Dava dilekçesinde 1.400 YTL için yapılan ilamsız icra takibine vaki haksız itirazın iptali takibin devamı %40 icra inkar tazminatının faiz ve masraflarla birlikte davalı taraftan tahsili istenilmiştir. Mahkemece davanın kabulü cihetine gidilmiş, hüküm davalı vekili tarafından temyiz edilmiştir.
Y A R G I T A Y K A R A R I
Temyiz isteminin süresi içinde olduğu anlaşıldıktan sonra dosyadaki bütün kağıtlar okunup gereği düşünüldü.

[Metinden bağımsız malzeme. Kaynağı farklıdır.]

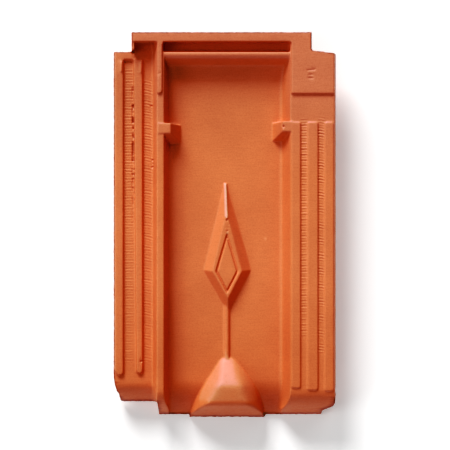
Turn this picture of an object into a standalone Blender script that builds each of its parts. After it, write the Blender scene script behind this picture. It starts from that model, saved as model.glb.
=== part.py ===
"""Pressed interlocking clay roof tile with a lozenge, modelled as one solid.

The tile lies on its underside. X runs across it, from the water channels at -X to the
cover side at +X. Y runs from the foot at -Y to the head at +Y. Z is up. The origin is under
the middle of the tile, on the surface that it rests on.
"""

import math

import bmesh
import bpy
from mathutils import Vector

MM = 0.001

# Overall size
TILE_LENGTH = 400 * MM
TILE_WIDTH = 230.8 * MM
NOSE_REACH = 2.8 * MM

# Levels above the surface that the tile rests on
PAN_LEVEL = 24 * MM
CHANNEL_LEVEL = 30 * MM
COVER_LEVEL = 44 * MM

# Wall thicknesses
PAN_THICKNESS = 12 * MM
UNDERLAP_THICKNESS = 11 * MM
COVER_THICKNESS = 10.5 * MM
LIP_THICKNESS = 10 * MM
SLOPE_WALL = 9.5 * MM

# The channels, the cover and the walls of the pan between them
CHANNELS_WIDTH = 41.1 * MM
COVER_WIDTH = 47.4 * MM
PAN_FILLET = 3.5 * MM
RAIL_FLANK_RUN = 4.1 * MM
RAIL_WIDTH = 7.2 * MM
RAIL_WALL_RUN = 5.2 * MM
RAIL_STRIP_PLACE = 0.3
RAIL_STRIP_SHARE = 0.43
COVER_SLOPE_RUN = 8.5 * MM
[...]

Davacı kiracı dilekçesinde, davalının maliki olduğu dairede 10.06.2003 tarihli kira sözleşmesine dayanarak oturduğu ve 02.10.2004 tarihinde tahliye etmesine rağmen 1.400,00 YTL depozito alacağının iade edilmediğini ileri sürerek tahsili için yapılan ilamsız icra takibine vaki haksız itirazın iptali ile takibin devamına karar verilmesi istenilmiştir.
Davalı, davacının 05.10.2004 tarihinde evi tahliye ettiğini kabul etmekle birlikte Eylül 2004 ayı kira parası ile kablo TV, su, Çevre Temizlik Vergisi vs. borçlarını ödemediği gibi evi hasarlı olarak teslim ettiğini ileri sürerek bunların depozito bedelinden mahsup edilmesini ve borcu kalmayacağı için davanın reddini savunmuştur.
Mahkemece, sözleşme koşulları gereğince davanın kabulüne, karşı dava açılmaması nedeni ile takas ve mahsup talebinin reddine karar verilmiştir. Hüküm davalı tarafından temyiz edilmiştir.
Kira depozitosu bir miktar para ise (güvence parası), mülkiyetin intikali konusunda taraflar arasında bir anlaşma olmasa dahi kiraya verenin mal varlığına dahil olur. Kiralayan kira sözleşmesi sona erdiğinde alacağını güvence parasından mahsup eder. Kalanın kiracıya iadesi zorunludur.
Nitekim kira sözleşmesinin özel şartlar bölümünün 13.maddesinde " kontratın yapılması sırasında 1400 YTL depozito alınmıştır. İş bu depozit kiracı mecuru tamamen borçsuz olarak tahliye ettiği taktirde depozit kendisine faizsiz olarak iade edilecektir." hükmü yer almaktadır. O nedenle karşı davaya lüzum olmaksızın alacağın varlığının kiraya veren tarafından ispat edilmesi halinde alacak mahsup edilerek artan miktarın iadesine karar verilmelidir.
Bundan ayrı olarak ta, takip talebinde %42 oranında faiz talep edilmiş bulunmasına göre, mahkemece, nedenleri açıklanmadan ve taraflar arasındaki sözleşmede depozito bedelinin iadesine ilişkin özel madde değerlendirilmeden davanın kabulüne ve takibin devamına denilmek suretiyle faiz oranının aynen devamına ilişkin hüküm tesisi doğru görülmemiştir.
Bu itibarla yukarıda açıklanan esaslar gözönünde tutulmaksızın yazılı şekilde hüküm tesisi isabetsiz, temyiz itirazları bu nedenlerle yerinde olduğundan kabulü ile hükmün HUMK.nun 428. maddesi gereğince BOZULMASINA ve peşin alınan temyiz harcının istek halinde temyiz edene iadesine, 13.3.2007 tarihinde oybirliğiyle karar verildi.